7. Limitations, Theoretical Boundaries, and Best Practices

  • Where to Insert STNs: Empirical and theoretical analyses confirm that invariance to general affine transformations is not attainable when ST modules act on deep, channel-mixed CNN features except for translation. Input-level warping is essential for full invariance; translation-only invariance is preserved under arbitrary depth (Finnveden et al., 2020, Finnveden et al., 2020).
  • Localization Network Depth: Deep localizers require either parameter sharing with the classification backbone or careful initialization and regularization for stable training. Standalone deep localizers are prone to overfitting and instability.
  • Non-invertible Spatial Operations: Cropping and heavily non-affine or nonrigid warps may not be fully compensated, limiting the effectiveness of standard STN or affine-only approaches in such contexts (Zambre et al., 2024, Praveen et al., 9 Jun 2025).
  • Sampling and Optimization: Standard bilinear sampling is local and leads to vanishing gradients for sharp spatial downsampling or large warps; entropy-regularized manifold interpolation and spectrum normalization are proposed remedies (Shamsolmoali et al., 2023).
  • Task-Driven and Modular Design: Reinforcement learning, uncertainty modeling, and multi-stage/cascaded STNs provide flexible strategies when the standard STN framework is insufficient.

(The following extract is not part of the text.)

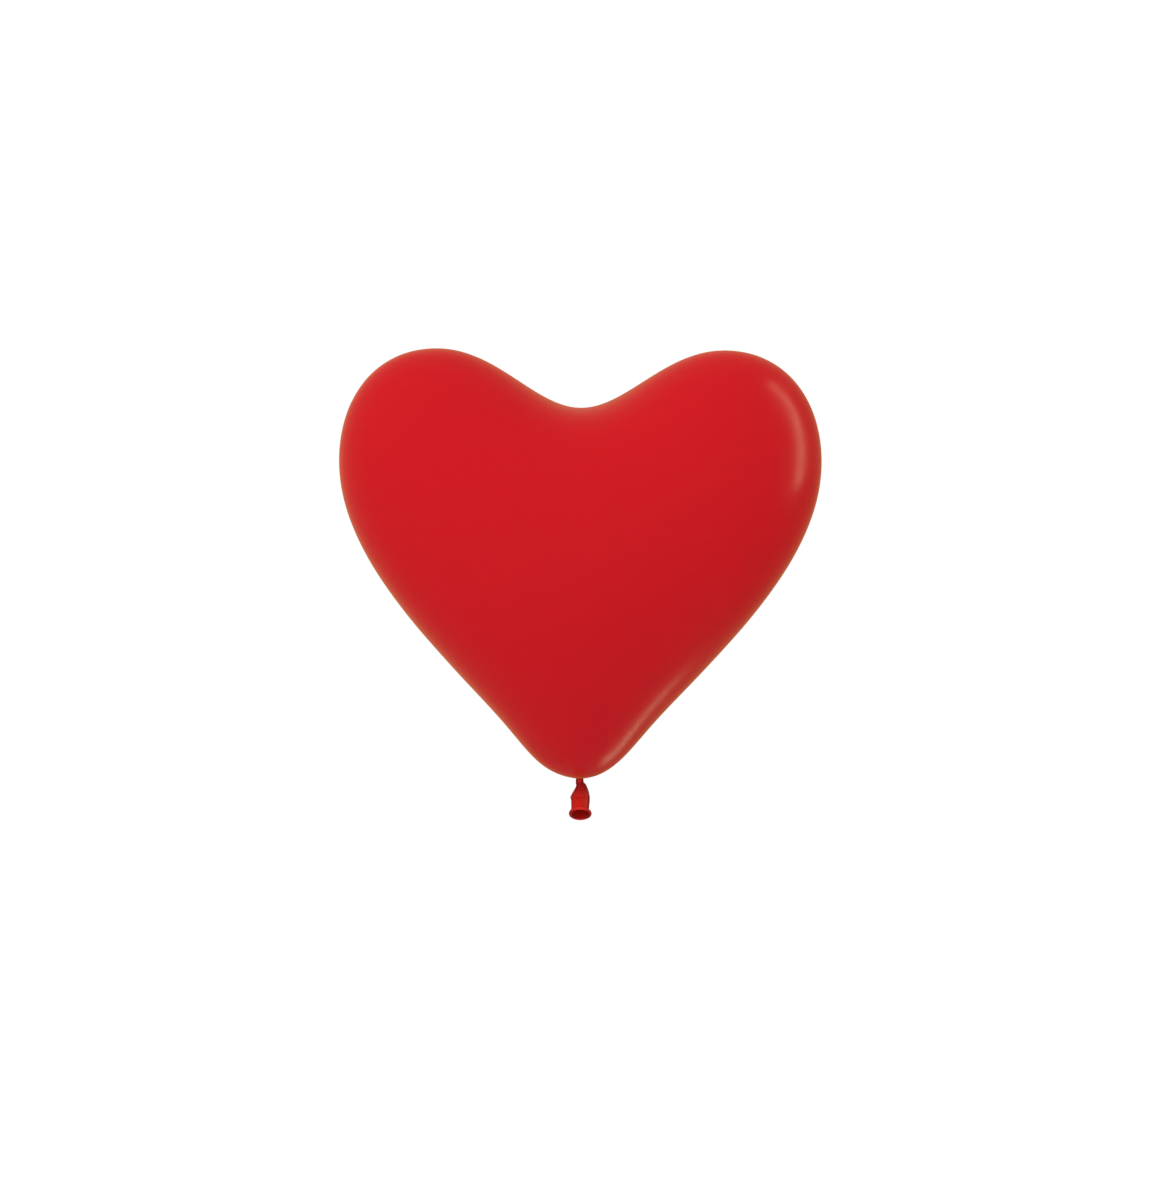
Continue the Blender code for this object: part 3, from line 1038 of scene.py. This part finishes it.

Spatial Transformer Networks represent a broadly applicable, theoretically principled module for spatial normalization in deep learning. Their continued evolution, encompassing nonrigid, statistical, attention-based, and probabilistic extensions, offers increased robustness to geometric variability, improved sample efficiency, and new avenues for research in geometric deep learning (Jaderberg et al., 2015, Esteves et al., 2017, Zambre et al., 2024, Finnveden et al., 2020, Shamsolmoali et al., 2023, Schmidt et al., 14 Sep 2025, Praveen et al., 9 Jun 2025).